NuclearPM|23 days ago

> Having said that, I can't disagree since as I said, I'm also inclined towards

Say more with less.

heliumtera|23 days ago

>Working in a group of people on a C codebase tends to introduce pain on multiple levels unlike some other languages

linux attracted 2,134 developers in 2025

that kinda weakens your argument a little bit

stephc_int13|23 days ago

"nobody does this"

Well, this should be reformulated a bit. Using C is not the norm, but it once was and many people are still using C to write games, myself included.

IshKebab|22 days ago

When people say "nobody .." or "everybody .." they often - maybe even usually - do not literally mean 100.000000% of people. You are an outlier. He is still correct to say "nobody does this".

quotemstr|23 days ago

> I like Go a lot. In many ways it is C revisited, taking into account what has be learnt in the long years since it was released. I would like to use it, but there are big roadblocks that prevent me. The stop-the-world garbage collection is a big pain for games, stopping the world is something you can't really afford to do.

I'm no Go fan, to be clear, but GC isn't the problem with Go. It has a pretty decent GC with sub-millisecond pause times. People who complain about GC pauses while extolling the virtues of manual memory management are running on a set of prejudices from 1999 and are badly in need of a mental firmware update.

carefree-bob|22 days ago

The performance gains from bit-level control over memory come from managing the layout to ensure cache locality and do things like SIMD - and nowadays even GPU kernel offload. Enormous performance gains.

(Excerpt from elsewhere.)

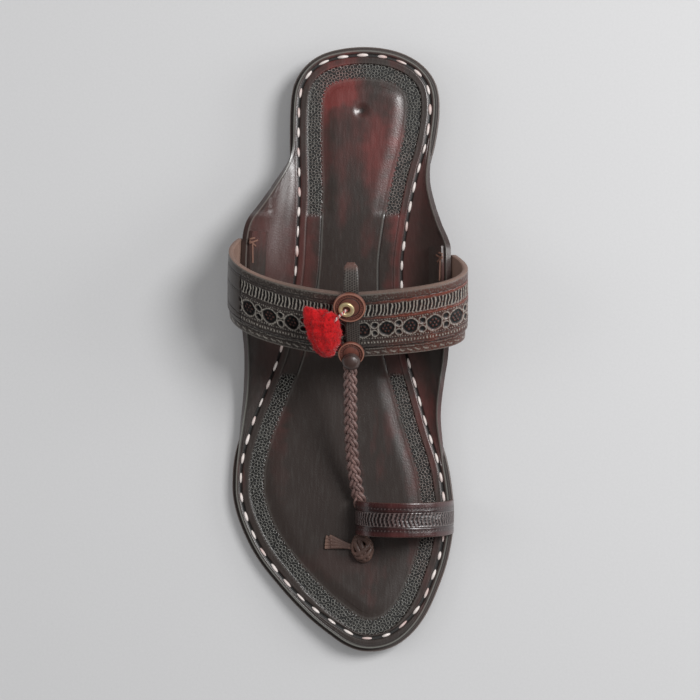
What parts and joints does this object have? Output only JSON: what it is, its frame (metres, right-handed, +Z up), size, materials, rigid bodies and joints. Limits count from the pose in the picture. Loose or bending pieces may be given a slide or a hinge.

I agree that it really isn't about garbage collection pauses, but I haven't heard people focusing on "eliminating gc pause" when they talk about low level languages, but they spend a lot of time talking about SIMD, GPU kernels, and cache misses. If Go could add these features, it would be a performance monster.

nasretdinov|23 days ago

Yeah I was a bit surprised by this too. I think the post was written around 10 years ago, when it still was a genuine problem in Go.

Bengalilol|23 days ago

I did read the whole article thinking "who is he, his name reminds me something, but why isn't he providing game names?" and so on. Then I clicked on "back to main site". Revelation. A lot of his games are jewels. I have a special thing/relation with Sportsfriends. So many hours of fun while playing with my son.

smallstepforman|22 days ago

Noble quest, but without operator overloading when dealing with Matrix*Vector you end up with an unreadable mess for physics, skeletal animation etc. There is a reason professional game dev is still 90% C++. (Funny enough, amateur gamedev is C# these days, students use what they learn at uni).

nurettin|22 days ago

Funny enough, amateur gamedev using C# is a billion USD industry.

teunispeters|22 days ago

I like C. You can take away all memory management (yes, including some of the unsafe glibc calls that have hidden memory management) and everything can be so smooth and clean. Since rules like MISRA require up-front allocation - if any is in use - this can be tightly controlled.

Very useful if you don't want (or need) surprises anywhere. Or if you want all the surprises (exceptions, errors, etc) all better tied to the hardware that provides such.

It's also fairly easy to write unit tests for everything.

p0w3n3d|23 days ago

C has very low entry level, providing that you have some knowledge about memory management. When, as a Java developer, I had to quickly deliver some exchange connector using given .h and .so, I chose C, because C++ had too high entry level. If C is a sharp knife, C++ is a rotating pell post full of sharp knives. You can cut yourself even if you think you're safe.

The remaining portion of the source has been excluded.